Shares of Modine Manufacturing slipped 4.9% to $281.18 Tuesday after fresh SEC filings revealed yet another stock sale by one of the company's top division presidents, layering profit-taking anxiety onto a stock that has surged more than 200% in the past twelve months. The question now: does relentless insider selling signal a ceiling, or is the business simply outrunning its executives' comfort zones?

  • The Sale Looks Small, but the Pattern Doesn't

Eric S. McGinnis, President of Commercial HVAC, sold 1,020 shares at an average price of $295.065 on June 18. At roughly $301,000, the transaction alone is modest. But context matters: over the past year, McGinnis has sold a total of 64,275 shares and has not purchased any. Just weeks earlier, he sold 38,745 shares valued at $11,040,707.

Across the company, there have been 0 insider buys and 15 insider sells over the same timeframe. Zero purchases by any insider after a 200%+ run is the kind of asymmetry that makes shareholders uncomfortable.

  • A $4 Billion Deal Underpins the Bull Case The fundamental story remains powerful. Modine signed a long-term capacity agreement valued at more than $4 billion with a major hyperscale cloud customer, including a $165 million upfront cash payment to fund capacity investments between 2027 and 2029.

Data center cooling quarterly revenues surged 158% to more than $400 million, and for the full fiscal year, data center sales grew 73% and exceeded $1.1 billion. This is no longer a niche side business — it is the business.

  • The Valuation Leaves Little Room for Error

The company trades at a P/E ratio of 129 — meaning investors are paying $129 for every $1 of current earnings, a price that demands flawless execution. Management noted shortages of certain critical components affecting production, and margins are expected to decline year over year in the first quarter of fiscal 2027. Analysts remain bullish — the average 12-month price target is $340.86, with a high of $370 and low of $325 — but those targets assume the supply chain cooperates.

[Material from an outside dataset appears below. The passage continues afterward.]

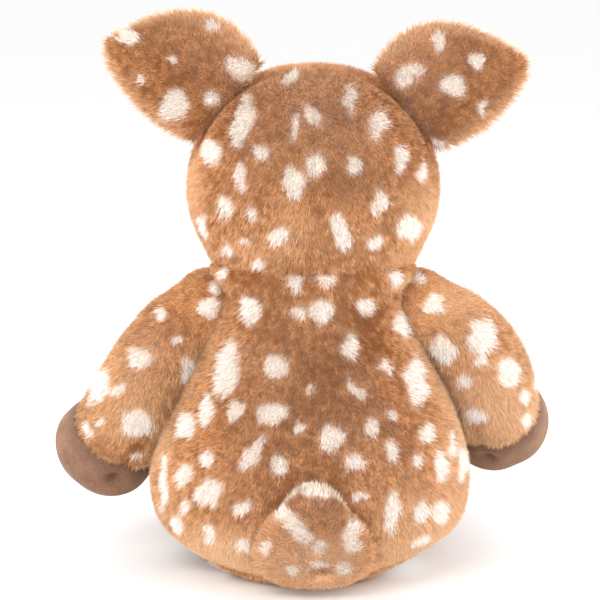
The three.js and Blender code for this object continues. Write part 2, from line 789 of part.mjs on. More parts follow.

  • Fiscal 2027 Guidance Is the Real Test

Revenue growth guidance of +20% to +35% and adjusted EBITDA of $650–$680 million imply continued momentum well above prior models. Delivery against those numbers will determine whether the insider selling was routine diversification or prescient caution. For now, the stock is caught between a transformative data center thesis and the uncomfortable reality that the people closest to the business keep hitting "sell."